#### [Stated exercise]
Below you will find a set of lines. Repeat them all exactly.
BEGIN Data extract
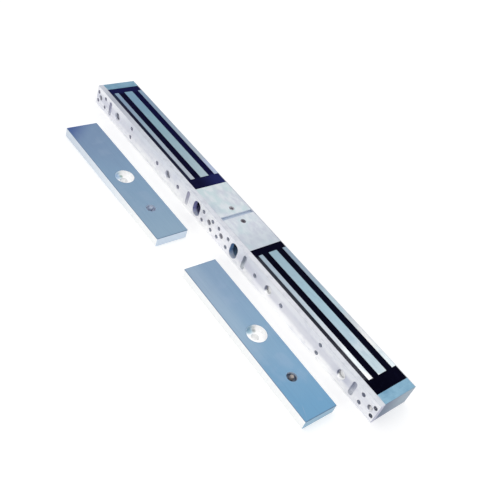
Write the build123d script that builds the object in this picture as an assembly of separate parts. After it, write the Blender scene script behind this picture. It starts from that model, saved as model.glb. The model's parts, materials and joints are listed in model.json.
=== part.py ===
from build123d import *
import os

# Double magnetic door lock, in millimetres.
#
# The lock lies on its back with both magnet faces up. X runs along the lock, from the far leaf
# of the door to the near leaf, Y from the mounting plate to the front, and Z is up. The origin
# is the middle of the lock's underside. The two armature plates lie loose behind the mounting
# plate with their contact faces up, ready to be screwed to the two door leaves.

# ---------------------------------------------------------------- magnets
core_length = 165.3
core_width = 37.35
core_height = 23.0
side_leg = 5.2
core_slot = 8.05         # from a side leg to the centre leg
yoke = 6.0
plain_bar = 8.9          # cast resin past the core, at the end without leads
lead_bar = 15.3          # cast resin past the core, at the end with leads
resin_strip = 4.45       # cast resin between the core and the back wall
resin_recess = 0.3       # the pole faces stand this much above the resin
bobbin_wall = 0.8
bobbin_play = 0.2        # bobbin to core, all round
flange_lip = 0.3         # the flanges stand this much outside the wire
coil_side_resin = 1.5    # cast resin between the bobbin and a side leg
coil_top_resin = 3.0     # from the bobbin's top to the pole faces
core_screw_inset = 35.0  # from each end of a core
core_screw_length = 6.5

# ---------------------------------------------------------------- housing
wall = 1.0
floor_thickness = 2.0
housing_edge = 0.3
end_block_length = 11.0
end_block_edge = 0.3
bay_length = 49.5        # from the middle of the lock to a magnet
bridge_length = 30.0
cover_thickness = 2.0
cover_groove = 4.4       # between the two covers
cover_play = 0.1
cover_edge = 0.25
cover_ledge = 1.5        # the resin step that carries a cover's outer end
cover_screw_x = 10.5
cover_screw_length = 7.0

# ---------------------------------------------------------------- mounting plate
mounting_plate_thickness = 4.7
mounting_plate_edge = 0.6
small_hole = 4.6
small_pair_pitch = 11.4
single_hole = 5.0
fixing_hole = 8.0
fixing_hole_sink = 12.0  # countersink on the side that faces the housing
fixing_hole_mouth = 11.0  # and on the side that faces the door frame
tapped_hole_sink = 7.2
cable_hole_width = 12.0
cable_hole_height = 18.0
slot_width = 5.4
slot_height = 18.0
# Places along the plate, from the middle of the lock.
inner_pair_x = 5.5
middle_screw_x = 11.0
# From the inner end of a magnet, towards the middle of the lock.
cable_hole_inset = 15.6
second_pair_inset = 27.5
# From the inner end of a magnet, outwards.
inner_slot_from_magnet = 2.1
first_single_from_magnet = 21.4
inner_fixing_from_magnet = 42.5
second_single_from_magnet = 63.8
# From the ends of the plate.
third_pair_inset = 79.5
outer_fixing_inset = 47.5
outer_slot_inset = 31.0
fourth_pair_inset = 19.2
end_pair_inset = 3.5
end_screw_from_magnet = 3.0

# ---------------------------------------------------------------- fasteners
m4_shank = 4.0
m4_head = 7.5
m4_socket = 2.5
m3_shank = 3.0
m3_head = 6.0
board_shank = 2.5
board_head = 4.5
board_head_height = 1.6
screw_play = 0.05        # shank to threaded hole
pass_play = 0.2          # shank to clearance hole
screw_tip_gap = 1.2      # a fixing screw ends this far inside the mounting plate's back

# ---------------------------------------------------------------- circuit boards
board_thickness = 1.6
board_margin = 2.0       # board to bridge and to resin
board_front_gap = 1.0    # board to front wall
cable_lane = 8.55        # board to back wall, where the cable comes in
standoff_height = 4.0
standoff_diameter = 5.0
standoff_inset = 3.2
terminal_pitch = 5.08
terminal_depth = 8.0
terminal_height = 10.0
terminal_inset = 1.0
terminal_screw = 3.2
terminal_wire_hole = 3.0
varistor_diameter = 7.0
varistor_thickness = 3.0
varistor_leg = 0.7
varistor_leg_length = 1.2
varistor_leg_pitch = 4.5
jumper_pitch = 2.54
jumper_base = 2.5
jumper_pin = 0.64
jumper_pin_length = 6.0
jumper_cap_height = 5.0
jumper_to_varistor = 0.92
lead_diameter = 1.5
lead_pitch = 5.0
lead_height = 15.0       # above the underside of the lock
lead_reach = 5.0         # from the resin to where the lead turns down
lead_bend = 3.0
lead_depth = 2.0         # in the resin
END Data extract
#### [Solution to the problem]
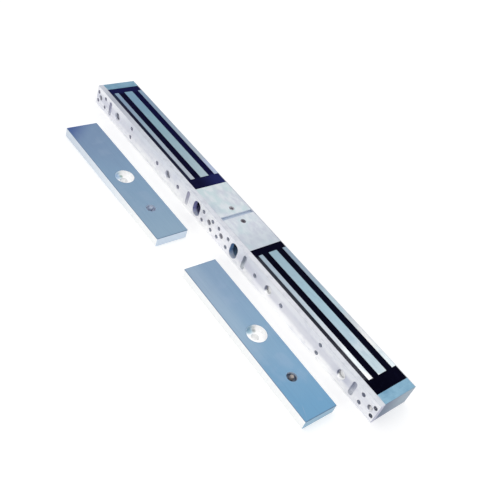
Write the build123d script that builds the object in this picture as an assembly of separate parts. After it, write the Blender scene script behind this picture. It starts from that model, saved as model.glb. The model's parts, materials and joints are listed in model.json.
=== part.py ===
from build123d import *
import os

# Double magnetic door lock, in millimetres.
#
# The lock lies on its back with both magnet faces up. X runs along the lock, from the far leaf
# of the door to the near leaf, Y from the mounting plate to the front, and Z is up. The origin
# is the middle of the lock's underside. The two armature plates lie loose behind the mounting
# plate with their contact faces up, ready to be screwed to the two door leaves.

# ---------------------------------------------------------------- magnets
core_length = 165.3
core_width = 37.35
core_height = 23.0
side_leg = 5.2
core_slot = 8.05         # from a side leg to the centre leg
yoke = 6.0
plain_bar = 8.9          # cast resin past the core, at the end without leads
lead_bar = 15.3          # cast resin past the core, at the end with leads
resin_strip = 4.45       # cast resin between the core and the back wall
resin_recess = 0.3       # the pole faces stand this much above the resin
bobbin_wall = 0.8
bobbin_play = 0.2        # bobbin to core, all round
flange_lip = 0.3         # the flanges stand this much outside the wire
coil_side_resin = 1.5    # cast resin between the bobbin and a side leg
coil_top_resin = 3.0     # from the bobbin's top to the pole faces
core_screw_inset = 35.0  # from each end of a core
core_screw_length = 6.5

# ---------------------------------------------------------------- housing
wall = 1.0
floor_thickness = 2.0
housing_edge = 0.3
end_block_length = 11.0
end_block_edge = 0.3
bay_length = 49.5        # from the middle of the lock to a magnet
bridge_length = 30.0
cover_thickness = 2.0
cover_groove = 4.4       # between the two covers
cover_play = 0.1
cover_edge = 0.25
cover_ledge = 1.5        # the resin step that carries a cover's outer end
cover_screw_x = 10.5
cover_screw_length = 7.0

# ---------------------------------------------------------------- mounting plate
mounting_plate_thickness = 4.7
mounting_plate_edge = 0.6
small_hole = 4.6
small_pair_pitch = 11.4
single_hole = 5.0
fixing_hole = 8.0
fixing_hole_sink = 12.0  # countersink on the side that faces the housing
fixing_hole_mouth = 11.0  # and on the side that faces the door frame
tapped_hole_sink = 7.2
cable_hole_width = 12.0
cable_hole_height = 18.0
slot_width = 5.4
slot_height = 18.0
# Places along the plate, from the middle of the lock.
inner_pair_x = 5.5
middle_screw_x = 11.0
# From the inner end of a magnet, towards the middle of the lock.
cable_hole_inset = 15.6
second_pair_inset = 27.5
# From the inner end of a magnet, outwards.
inner_slot_from_magnet = 2.1
first_single_from_magnet = 21.4
inner_fixing_from_magnet = 42.5
second_single_from_magnet = 63.8
# From the ends of the plate.
third_pair_inset = 79.5
outer_fixing_inset = 47.5
outer_slot_inset = 31.0
fourth_pair_inset = 19.2
end_pair_inset = 3.5
end_screw_from_magnet = 3.0

# ---------------------------------------------------------------- fasteners
m4_shank = 4.0
m4_head = 7.5
m4_socket = 2.5
m3_shank = 3.0
m3_head = 6.0
board_shank = 2.5
board_head = 4.5
board_head_height = 1.6
screw_play = 0.05        # shank to threaded hole
pass_play = 0.2          # shank to clearance hole
screw_tip_gap = 1.2      # a fixing screw ends this far inside the mounting plate's back

# ---------------------------------------------------------------- circuit boards
board_thickness = 1.6
board_margin = 2.0       # board to bridge and to resin
board_front_gap = 1.0    # board to front wall
cable_lane = 8.55        # board to back wall, where the cable comes in
standoff_height = 4.0
standoff_diameter = 5.0
standoff_inset = 3.2
terminal_pitch = 5.08
terminal_depth = 8.0
terminal_height = 10.0
terminal_inset = 1.0
terminal_screw = 3.2
terminal_wire_hole = 3.0
varistor_diameter = 7.0
varistor_thickness = 3.0
varistor_leg = 0.7
varistor_leg_length = 1.2
varistor_leg_pitch = 4.5
jumper_pitch = 2.54
jumper_base = 2.5
jumper_pin = 0.64
jumper_pin_length = 6.0
jumper_cap_height = 5.0
jumper_to_varistor = 0.92
lead_diameter = 1.5
lead_pitch = 5.0
lead_height = 15.0       # above the underside of the lock
lead_reach = 5.0         # from the resin to where the lead turns down
lead_bend = 3.0
lead_depth = 2.0         # in the resin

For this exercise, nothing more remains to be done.